- Goal of the exercise -
Copy each line that holds "materials".

- Source material -

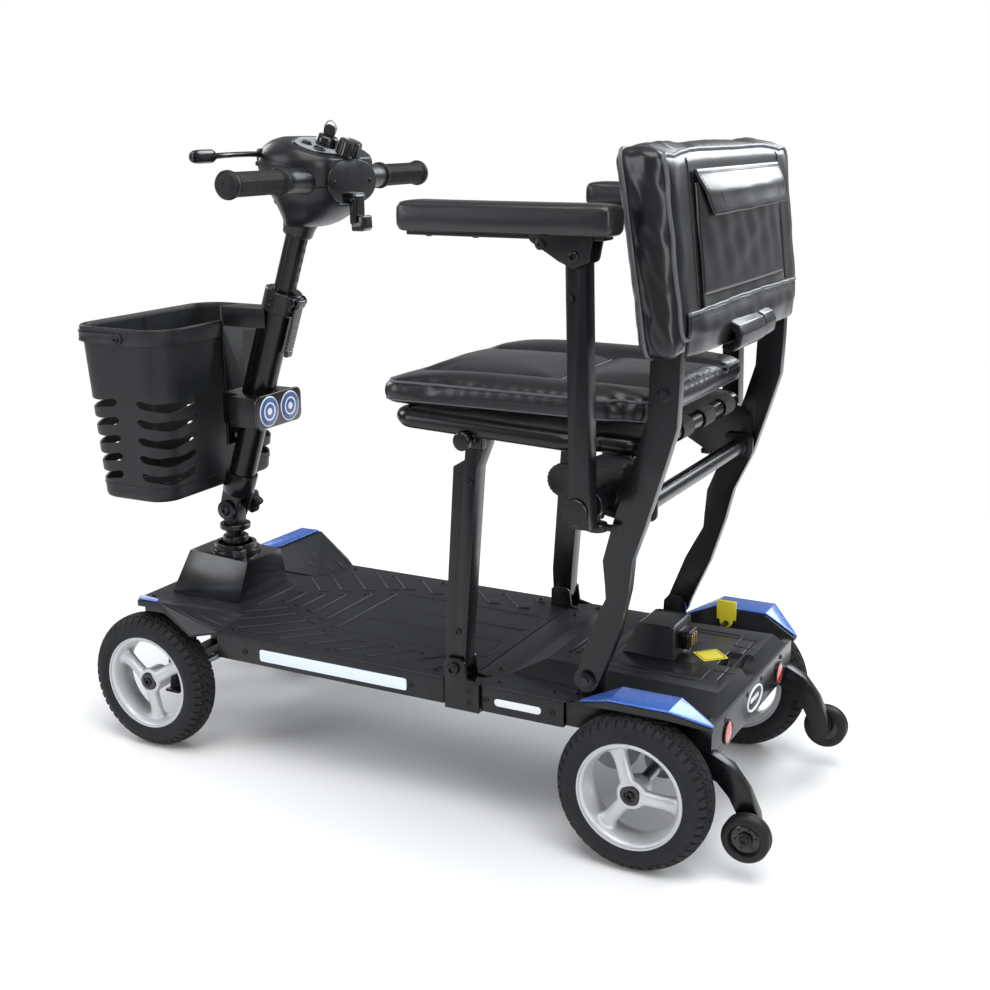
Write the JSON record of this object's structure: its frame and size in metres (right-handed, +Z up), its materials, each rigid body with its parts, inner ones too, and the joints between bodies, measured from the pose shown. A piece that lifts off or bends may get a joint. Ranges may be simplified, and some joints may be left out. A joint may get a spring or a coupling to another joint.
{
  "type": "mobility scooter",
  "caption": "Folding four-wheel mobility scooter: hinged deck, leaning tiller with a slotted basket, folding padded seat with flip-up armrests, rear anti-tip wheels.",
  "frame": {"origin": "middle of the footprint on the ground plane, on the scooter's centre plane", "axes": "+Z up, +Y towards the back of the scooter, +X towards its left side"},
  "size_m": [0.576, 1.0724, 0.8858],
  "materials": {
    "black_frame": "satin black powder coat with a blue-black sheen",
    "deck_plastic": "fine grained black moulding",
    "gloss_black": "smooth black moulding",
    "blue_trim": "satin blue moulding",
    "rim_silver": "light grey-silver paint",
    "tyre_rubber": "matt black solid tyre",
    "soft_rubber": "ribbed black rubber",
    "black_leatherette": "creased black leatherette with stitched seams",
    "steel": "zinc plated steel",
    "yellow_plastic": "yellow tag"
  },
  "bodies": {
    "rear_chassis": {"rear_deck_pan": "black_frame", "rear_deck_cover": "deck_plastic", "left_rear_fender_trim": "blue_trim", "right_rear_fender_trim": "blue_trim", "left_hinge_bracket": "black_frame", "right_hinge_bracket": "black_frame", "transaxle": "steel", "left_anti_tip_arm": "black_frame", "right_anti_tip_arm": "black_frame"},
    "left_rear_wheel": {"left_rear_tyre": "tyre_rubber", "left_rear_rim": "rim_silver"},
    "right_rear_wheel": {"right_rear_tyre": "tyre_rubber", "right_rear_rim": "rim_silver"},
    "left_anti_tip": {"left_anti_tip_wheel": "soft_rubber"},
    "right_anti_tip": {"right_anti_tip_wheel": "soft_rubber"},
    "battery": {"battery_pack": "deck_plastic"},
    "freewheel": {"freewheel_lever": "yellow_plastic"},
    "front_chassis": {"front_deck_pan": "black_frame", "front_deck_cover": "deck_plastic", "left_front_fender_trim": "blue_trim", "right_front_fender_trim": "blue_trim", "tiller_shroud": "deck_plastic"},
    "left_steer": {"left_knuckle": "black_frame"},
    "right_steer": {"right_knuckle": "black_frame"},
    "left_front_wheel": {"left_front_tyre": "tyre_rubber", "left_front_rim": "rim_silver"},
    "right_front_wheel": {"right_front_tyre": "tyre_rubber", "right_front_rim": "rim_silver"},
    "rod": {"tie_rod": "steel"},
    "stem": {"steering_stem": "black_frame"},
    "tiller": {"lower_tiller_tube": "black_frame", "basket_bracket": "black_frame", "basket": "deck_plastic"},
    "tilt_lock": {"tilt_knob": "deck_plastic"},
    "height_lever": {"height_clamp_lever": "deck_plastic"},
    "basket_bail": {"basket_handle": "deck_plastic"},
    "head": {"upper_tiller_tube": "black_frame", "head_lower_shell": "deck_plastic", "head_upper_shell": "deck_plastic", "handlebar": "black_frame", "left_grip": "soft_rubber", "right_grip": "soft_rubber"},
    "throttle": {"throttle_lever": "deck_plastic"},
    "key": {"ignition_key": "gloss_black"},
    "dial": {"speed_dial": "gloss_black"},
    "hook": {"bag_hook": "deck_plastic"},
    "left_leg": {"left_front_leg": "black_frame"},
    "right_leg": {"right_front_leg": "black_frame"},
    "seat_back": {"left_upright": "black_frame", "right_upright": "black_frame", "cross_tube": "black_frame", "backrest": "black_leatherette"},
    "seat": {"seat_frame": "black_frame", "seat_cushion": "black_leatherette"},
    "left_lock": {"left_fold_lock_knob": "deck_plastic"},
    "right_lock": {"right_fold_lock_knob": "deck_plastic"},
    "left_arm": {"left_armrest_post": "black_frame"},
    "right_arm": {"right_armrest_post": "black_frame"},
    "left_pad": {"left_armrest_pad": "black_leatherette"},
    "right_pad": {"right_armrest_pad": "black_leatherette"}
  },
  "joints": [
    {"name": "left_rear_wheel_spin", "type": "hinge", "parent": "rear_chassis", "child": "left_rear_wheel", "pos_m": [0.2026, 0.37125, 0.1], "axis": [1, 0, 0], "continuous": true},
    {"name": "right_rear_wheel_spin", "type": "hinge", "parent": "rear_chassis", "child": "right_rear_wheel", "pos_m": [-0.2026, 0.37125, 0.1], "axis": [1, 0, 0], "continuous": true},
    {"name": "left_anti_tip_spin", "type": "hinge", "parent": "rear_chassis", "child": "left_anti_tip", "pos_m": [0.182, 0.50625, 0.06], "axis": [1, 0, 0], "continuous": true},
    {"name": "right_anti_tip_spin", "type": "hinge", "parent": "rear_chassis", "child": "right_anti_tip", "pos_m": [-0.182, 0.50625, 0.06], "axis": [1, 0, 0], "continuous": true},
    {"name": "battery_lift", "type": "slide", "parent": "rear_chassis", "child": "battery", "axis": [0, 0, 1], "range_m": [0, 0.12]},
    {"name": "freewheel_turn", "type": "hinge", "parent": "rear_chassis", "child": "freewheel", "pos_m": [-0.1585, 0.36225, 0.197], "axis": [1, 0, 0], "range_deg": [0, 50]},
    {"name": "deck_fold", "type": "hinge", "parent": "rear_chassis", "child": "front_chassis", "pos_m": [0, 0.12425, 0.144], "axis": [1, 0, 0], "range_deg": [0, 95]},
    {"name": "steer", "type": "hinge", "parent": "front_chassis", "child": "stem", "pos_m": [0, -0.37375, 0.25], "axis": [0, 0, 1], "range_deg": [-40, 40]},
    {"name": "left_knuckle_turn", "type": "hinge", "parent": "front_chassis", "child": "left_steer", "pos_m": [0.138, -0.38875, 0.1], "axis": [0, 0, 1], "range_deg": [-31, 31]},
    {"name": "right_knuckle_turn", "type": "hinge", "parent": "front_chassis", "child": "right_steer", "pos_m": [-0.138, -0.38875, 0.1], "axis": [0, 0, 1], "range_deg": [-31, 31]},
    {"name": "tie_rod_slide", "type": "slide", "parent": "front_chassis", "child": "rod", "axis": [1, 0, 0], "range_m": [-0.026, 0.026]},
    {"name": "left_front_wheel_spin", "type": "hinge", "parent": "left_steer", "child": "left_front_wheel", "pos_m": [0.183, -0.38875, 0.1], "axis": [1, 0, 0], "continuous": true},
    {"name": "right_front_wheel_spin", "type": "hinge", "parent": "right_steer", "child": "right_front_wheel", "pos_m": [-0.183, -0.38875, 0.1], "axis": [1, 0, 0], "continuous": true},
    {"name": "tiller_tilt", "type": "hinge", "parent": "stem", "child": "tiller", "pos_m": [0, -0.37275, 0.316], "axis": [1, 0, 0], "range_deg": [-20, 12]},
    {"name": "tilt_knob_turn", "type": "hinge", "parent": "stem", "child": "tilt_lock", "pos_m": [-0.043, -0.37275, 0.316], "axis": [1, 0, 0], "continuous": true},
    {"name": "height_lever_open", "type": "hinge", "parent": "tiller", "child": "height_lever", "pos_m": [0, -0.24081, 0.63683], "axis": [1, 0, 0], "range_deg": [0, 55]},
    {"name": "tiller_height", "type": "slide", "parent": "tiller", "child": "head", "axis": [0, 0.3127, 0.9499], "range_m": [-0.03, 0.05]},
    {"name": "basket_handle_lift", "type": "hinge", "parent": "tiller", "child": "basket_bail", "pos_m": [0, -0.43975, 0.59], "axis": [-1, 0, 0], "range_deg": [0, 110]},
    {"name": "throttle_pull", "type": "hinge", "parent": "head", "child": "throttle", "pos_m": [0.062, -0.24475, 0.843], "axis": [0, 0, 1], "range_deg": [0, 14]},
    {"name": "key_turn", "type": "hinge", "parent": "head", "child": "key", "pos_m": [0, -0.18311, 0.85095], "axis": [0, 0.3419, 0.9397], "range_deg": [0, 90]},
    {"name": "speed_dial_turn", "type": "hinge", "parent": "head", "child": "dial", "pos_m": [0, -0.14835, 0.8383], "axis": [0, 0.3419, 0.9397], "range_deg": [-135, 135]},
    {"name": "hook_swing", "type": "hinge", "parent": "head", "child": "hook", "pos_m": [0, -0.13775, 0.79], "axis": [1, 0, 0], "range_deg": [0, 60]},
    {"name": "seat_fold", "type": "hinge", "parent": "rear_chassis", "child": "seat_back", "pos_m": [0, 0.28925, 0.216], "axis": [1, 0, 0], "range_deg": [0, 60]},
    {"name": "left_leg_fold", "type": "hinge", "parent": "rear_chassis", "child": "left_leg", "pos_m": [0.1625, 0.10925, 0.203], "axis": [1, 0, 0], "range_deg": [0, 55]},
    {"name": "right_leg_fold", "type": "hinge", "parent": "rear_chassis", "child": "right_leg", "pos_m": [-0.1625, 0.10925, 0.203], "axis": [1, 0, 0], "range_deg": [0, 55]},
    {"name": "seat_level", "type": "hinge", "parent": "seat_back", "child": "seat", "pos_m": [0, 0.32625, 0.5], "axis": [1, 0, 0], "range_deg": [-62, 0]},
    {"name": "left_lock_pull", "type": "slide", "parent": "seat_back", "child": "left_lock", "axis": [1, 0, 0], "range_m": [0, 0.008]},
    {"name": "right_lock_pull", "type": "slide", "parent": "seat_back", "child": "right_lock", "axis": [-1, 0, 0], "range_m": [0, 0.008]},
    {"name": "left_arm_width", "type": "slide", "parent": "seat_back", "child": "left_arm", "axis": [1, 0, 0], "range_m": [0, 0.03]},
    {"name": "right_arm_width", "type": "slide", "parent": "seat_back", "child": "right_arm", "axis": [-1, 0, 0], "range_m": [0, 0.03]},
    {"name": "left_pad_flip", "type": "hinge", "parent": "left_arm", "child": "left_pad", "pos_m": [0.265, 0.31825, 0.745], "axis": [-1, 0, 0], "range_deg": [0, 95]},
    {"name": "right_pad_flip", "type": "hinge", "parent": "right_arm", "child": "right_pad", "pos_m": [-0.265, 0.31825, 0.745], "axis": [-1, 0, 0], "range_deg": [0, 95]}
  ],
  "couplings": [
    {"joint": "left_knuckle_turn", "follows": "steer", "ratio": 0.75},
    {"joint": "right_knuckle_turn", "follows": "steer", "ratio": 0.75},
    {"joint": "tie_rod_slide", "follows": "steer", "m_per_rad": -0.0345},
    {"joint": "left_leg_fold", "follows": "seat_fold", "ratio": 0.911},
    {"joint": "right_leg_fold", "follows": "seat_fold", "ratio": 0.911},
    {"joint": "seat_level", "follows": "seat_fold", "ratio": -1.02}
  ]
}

- Complete response -
Write the JSON record of this object's structure: its frame and size in metres (right-handed, +Z up), its materials, each rigid body with its parts, inner ones too, and the joints between bodies, measured from the pose shown. A piece that lifts off or bends may get a joint. Ranges may be simplified, and some joints may be left out. A joint may get a spring or a coupling to another joint.
  "materials": {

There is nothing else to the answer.